她在给杯子放茶叶之际,老史站在她身后,离她很近,几乎快碰到她的绿衣服了。他喜欢她身上那种没喷香水也气息浓郁的女人味,但他说:“我喝完茶就走,我保证。”就在老史若无其事地把手插进裤袋之际,她转过身来朝他微笑,那是女人在得意时惯有的诡秘之笑,她手里拿着一样东西。长长地像一条蛇。

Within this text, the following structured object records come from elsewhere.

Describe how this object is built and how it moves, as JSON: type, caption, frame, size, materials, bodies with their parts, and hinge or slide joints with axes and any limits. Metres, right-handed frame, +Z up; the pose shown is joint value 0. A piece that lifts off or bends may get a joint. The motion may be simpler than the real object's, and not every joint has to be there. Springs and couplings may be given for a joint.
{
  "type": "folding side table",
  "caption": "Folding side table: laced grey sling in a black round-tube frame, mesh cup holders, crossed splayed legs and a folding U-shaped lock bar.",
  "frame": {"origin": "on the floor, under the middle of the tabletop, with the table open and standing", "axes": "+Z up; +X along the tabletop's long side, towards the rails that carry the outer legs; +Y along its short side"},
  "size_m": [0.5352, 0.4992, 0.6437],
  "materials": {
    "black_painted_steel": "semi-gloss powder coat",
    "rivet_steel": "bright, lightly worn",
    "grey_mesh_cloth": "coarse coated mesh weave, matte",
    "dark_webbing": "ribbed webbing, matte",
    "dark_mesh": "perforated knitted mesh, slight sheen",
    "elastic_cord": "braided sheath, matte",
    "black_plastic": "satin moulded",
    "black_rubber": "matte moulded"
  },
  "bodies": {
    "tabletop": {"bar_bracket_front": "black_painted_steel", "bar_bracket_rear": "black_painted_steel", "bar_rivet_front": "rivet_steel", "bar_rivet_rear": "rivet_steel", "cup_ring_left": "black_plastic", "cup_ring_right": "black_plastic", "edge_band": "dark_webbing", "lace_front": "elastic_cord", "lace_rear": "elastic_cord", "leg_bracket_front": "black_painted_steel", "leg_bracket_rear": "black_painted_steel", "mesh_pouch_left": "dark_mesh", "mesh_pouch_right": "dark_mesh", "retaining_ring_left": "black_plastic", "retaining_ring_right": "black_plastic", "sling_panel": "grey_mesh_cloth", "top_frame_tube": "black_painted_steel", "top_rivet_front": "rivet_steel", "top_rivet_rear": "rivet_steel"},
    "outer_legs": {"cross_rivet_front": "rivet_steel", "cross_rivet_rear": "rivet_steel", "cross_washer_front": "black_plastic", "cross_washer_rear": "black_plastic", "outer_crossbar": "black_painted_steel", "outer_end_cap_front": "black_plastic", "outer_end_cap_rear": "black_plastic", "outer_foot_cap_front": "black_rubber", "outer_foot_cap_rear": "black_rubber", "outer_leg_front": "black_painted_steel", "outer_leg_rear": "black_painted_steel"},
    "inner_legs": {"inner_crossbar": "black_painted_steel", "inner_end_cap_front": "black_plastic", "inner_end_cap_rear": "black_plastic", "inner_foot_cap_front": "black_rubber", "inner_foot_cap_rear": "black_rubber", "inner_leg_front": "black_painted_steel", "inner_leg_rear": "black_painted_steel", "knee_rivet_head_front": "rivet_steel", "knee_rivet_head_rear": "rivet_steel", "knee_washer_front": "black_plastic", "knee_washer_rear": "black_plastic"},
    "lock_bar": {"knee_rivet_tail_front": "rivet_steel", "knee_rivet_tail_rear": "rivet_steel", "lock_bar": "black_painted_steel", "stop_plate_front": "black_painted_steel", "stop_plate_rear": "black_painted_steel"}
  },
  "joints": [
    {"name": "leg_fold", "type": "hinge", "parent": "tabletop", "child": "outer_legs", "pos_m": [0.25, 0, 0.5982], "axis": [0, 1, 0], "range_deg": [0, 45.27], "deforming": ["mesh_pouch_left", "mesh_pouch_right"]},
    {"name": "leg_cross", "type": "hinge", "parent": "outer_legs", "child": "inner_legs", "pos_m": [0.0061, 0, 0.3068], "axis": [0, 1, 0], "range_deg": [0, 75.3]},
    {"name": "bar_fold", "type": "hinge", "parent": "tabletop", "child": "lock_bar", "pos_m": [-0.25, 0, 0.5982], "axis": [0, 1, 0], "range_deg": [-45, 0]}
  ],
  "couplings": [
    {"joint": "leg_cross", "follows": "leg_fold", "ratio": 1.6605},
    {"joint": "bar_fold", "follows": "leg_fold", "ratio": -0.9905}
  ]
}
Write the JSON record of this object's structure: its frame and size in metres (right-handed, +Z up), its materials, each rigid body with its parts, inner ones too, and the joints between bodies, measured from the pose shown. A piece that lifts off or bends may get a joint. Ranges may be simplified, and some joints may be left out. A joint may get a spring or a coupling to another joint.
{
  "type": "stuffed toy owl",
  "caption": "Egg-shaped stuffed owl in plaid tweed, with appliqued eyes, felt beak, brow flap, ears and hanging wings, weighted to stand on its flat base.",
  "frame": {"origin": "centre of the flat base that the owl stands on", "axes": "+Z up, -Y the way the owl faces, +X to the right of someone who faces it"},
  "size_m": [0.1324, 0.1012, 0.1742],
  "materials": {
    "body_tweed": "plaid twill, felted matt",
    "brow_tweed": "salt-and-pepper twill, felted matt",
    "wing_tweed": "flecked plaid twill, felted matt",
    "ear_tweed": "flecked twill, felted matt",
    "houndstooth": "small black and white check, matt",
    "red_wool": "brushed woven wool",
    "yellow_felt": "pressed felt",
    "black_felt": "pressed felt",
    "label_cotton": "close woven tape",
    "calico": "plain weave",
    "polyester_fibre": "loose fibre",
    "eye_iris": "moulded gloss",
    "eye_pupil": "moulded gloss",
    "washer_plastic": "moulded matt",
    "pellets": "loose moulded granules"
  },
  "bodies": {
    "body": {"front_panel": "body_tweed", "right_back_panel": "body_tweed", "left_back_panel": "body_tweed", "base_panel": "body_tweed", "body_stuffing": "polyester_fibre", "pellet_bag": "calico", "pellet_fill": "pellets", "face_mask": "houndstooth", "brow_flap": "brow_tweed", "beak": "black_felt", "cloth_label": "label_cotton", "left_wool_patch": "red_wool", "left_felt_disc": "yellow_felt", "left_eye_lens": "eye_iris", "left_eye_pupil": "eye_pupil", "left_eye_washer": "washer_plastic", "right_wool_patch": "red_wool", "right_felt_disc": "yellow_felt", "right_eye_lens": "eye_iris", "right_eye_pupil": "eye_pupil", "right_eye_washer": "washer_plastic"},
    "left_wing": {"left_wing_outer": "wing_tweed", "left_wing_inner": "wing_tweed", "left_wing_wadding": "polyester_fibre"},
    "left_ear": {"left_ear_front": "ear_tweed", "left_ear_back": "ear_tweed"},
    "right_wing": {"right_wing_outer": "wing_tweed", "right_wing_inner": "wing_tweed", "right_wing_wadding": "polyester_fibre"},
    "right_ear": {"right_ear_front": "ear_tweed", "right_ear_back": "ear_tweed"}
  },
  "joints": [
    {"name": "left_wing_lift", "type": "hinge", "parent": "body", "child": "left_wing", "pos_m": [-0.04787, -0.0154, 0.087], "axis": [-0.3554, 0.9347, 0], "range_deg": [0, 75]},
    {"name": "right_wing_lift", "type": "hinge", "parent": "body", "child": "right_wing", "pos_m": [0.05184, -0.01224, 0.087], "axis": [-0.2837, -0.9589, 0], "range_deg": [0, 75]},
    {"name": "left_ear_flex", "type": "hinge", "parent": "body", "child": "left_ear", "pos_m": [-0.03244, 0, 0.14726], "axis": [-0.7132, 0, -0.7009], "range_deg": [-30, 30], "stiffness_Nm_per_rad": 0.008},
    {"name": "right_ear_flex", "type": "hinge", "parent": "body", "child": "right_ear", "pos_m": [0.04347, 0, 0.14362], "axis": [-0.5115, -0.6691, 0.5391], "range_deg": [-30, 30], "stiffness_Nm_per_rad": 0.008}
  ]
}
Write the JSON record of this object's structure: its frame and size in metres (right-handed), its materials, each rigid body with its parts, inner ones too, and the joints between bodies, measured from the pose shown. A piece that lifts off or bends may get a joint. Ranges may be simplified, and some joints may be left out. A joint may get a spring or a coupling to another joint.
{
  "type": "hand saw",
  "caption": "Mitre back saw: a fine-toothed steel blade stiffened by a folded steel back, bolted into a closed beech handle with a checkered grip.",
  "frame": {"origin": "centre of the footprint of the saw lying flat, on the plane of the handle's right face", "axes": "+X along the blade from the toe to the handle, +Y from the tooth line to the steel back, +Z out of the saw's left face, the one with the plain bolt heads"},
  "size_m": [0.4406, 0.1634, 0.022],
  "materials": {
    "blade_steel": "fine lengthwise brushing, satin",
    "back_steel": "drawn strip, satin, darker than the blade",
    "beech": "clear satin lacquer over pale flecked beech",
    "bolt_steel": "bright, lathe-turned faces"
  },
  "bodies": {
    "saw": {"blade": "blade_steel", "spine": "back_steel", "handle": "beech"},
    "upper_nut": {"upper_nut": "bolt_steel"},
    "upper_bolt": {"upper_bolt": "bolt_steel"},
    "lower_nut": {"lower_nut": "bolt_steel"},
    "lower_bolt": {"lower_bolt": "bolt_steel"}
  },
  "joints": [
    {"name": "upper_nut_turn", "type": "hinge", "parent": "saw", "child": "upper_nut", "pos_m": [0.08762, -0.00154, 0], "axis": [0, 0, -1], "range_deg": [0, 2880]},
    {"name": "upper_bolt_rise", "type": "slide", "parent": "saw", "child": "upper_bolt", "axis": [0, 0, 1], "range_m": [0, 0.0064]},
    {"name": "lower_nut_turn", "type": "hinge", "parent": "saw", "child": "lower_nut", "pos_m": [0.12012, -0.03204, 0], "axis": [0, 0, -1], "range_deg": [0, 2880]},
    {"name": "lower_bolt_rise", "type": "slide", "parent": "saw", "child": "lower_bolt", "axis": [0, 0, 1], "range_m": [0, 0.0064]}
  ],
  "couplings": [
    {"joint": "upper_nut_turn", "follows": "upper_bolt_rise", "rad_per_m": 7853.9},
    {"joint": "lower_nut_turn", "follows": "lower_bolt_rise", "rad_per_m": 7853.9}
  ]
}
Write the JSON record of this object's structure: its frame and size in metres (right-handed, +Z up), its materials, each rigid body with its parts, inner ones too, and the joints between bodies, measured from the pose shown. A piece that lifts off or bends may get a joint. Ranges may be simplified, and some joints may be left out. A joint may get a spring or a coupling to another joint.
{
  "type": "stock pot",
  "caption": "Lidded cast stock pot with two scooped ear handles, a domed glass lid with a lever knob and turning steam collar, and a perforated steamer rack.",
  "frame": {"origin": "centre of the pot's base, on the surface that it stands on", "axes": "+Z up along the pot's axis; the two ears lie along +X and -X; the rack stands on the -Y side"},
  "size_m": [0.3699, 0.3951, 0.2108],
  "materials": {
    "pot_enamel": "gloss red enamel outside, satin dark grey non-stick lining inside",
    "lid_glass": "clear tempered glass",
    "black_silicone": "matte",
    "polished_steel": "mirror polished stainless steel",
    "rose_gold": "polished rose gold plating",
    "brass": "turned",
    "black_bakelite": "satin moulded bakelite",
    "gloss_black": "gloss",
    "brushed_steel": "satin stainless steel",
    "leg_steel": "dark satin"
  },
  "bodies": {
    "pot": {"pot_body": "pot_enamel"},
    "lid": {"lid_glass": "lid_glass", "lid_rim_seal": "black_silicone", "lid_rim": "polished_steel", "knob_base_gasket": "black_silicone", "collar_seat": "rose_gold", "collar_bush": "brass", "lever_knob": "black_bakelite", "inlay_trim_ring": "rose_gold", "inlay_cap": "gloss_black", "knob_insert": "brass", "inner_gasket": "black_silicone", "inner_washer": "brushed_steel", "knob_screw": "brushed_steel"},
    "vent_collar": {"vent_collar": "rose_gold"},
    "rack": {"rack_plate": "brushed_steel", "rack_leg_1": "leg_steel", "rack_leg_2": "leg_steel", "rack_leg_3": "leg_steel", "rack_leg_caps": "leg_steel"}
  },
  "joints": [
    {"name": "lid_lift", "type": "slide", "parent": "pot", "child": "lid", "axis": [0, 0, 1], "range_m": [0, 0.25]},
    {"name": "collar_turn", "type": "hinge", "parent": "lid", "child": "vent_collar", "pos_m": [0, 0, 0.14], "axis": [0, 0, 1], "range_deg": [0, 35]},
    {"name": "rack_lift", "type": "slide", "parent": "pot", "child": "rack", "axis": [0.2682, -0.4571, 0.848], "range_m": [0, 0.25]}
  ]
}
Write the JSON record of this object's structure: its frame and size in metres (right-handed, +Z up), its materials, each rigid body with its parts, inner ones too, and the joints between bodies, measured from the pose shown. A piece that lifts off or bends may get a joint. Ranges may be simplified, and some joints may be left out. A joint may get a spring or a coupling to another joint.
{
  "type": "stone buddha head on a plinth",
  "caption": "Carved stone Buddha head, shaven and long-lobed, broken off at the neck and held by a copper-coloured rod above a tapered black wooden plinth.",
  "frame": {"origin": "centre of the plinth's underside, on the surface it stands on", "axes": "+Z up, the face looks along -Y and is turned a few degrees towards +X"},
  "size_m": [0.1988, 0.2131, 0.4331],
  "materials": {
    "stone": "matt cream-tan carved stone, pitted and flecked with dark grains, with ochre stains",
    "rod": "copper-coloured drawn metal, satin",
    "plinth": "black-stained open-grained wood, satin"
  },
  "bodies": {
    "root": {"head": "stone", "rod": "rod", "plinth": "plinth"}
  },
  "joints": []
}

“住手!”身后突然传来一阵断喝,老史猛地回头一看,瞅见赵科长和苗杰正端着枪对准他的后背,他猛然一惊。就在老史稍稍一愣神之际,那女人把那根像长蛇一样的船用麻绳挂在了老史的肩膀上,随即拿手铐“喀嚓”锁住了他的手腕。动作快得迅雷不及掩耳。

后来老史才知道,那个女人是省厅派来的女特警,那根麻绳是他们一起搭乘电梯时。她从他裤兜里偷走的。赵科长审讯老史的时候,老史才知道那家伙不笨,他说我去柏树林里看到那些车印。就对你起疑心了。像那个目击者提供的情况一样,你也是一个大个儿,也骑绿亮摩托。而且现场有你的指纹。但这些情况不说明问题。当时我脑袋里一闪出这个念头,就马上把它否定掉了。认为它纯属巧合,不然第三个女孩她不会死。要解释第三个女孩也是被你勒死的,只能假设那天夜里你作案后就根本没有离开医院,这与我以后的调查完全吻合。”

见老史沉默不语,赵科长又接着往下说:“我不仅查清了你三次作案杀人的事实,而且也查清了你的作案动机,上星期我专程去南京找你的前妻,她现在是受人尊敬的大学教授,她与我见面时穿一件绿衣服。她说,你对穿绿衣服的女子有嗜好。当初,她就是受不了你这种偏执狂心结而坚决与你离的婚。”

老史没作任何争辩,他低头认罪。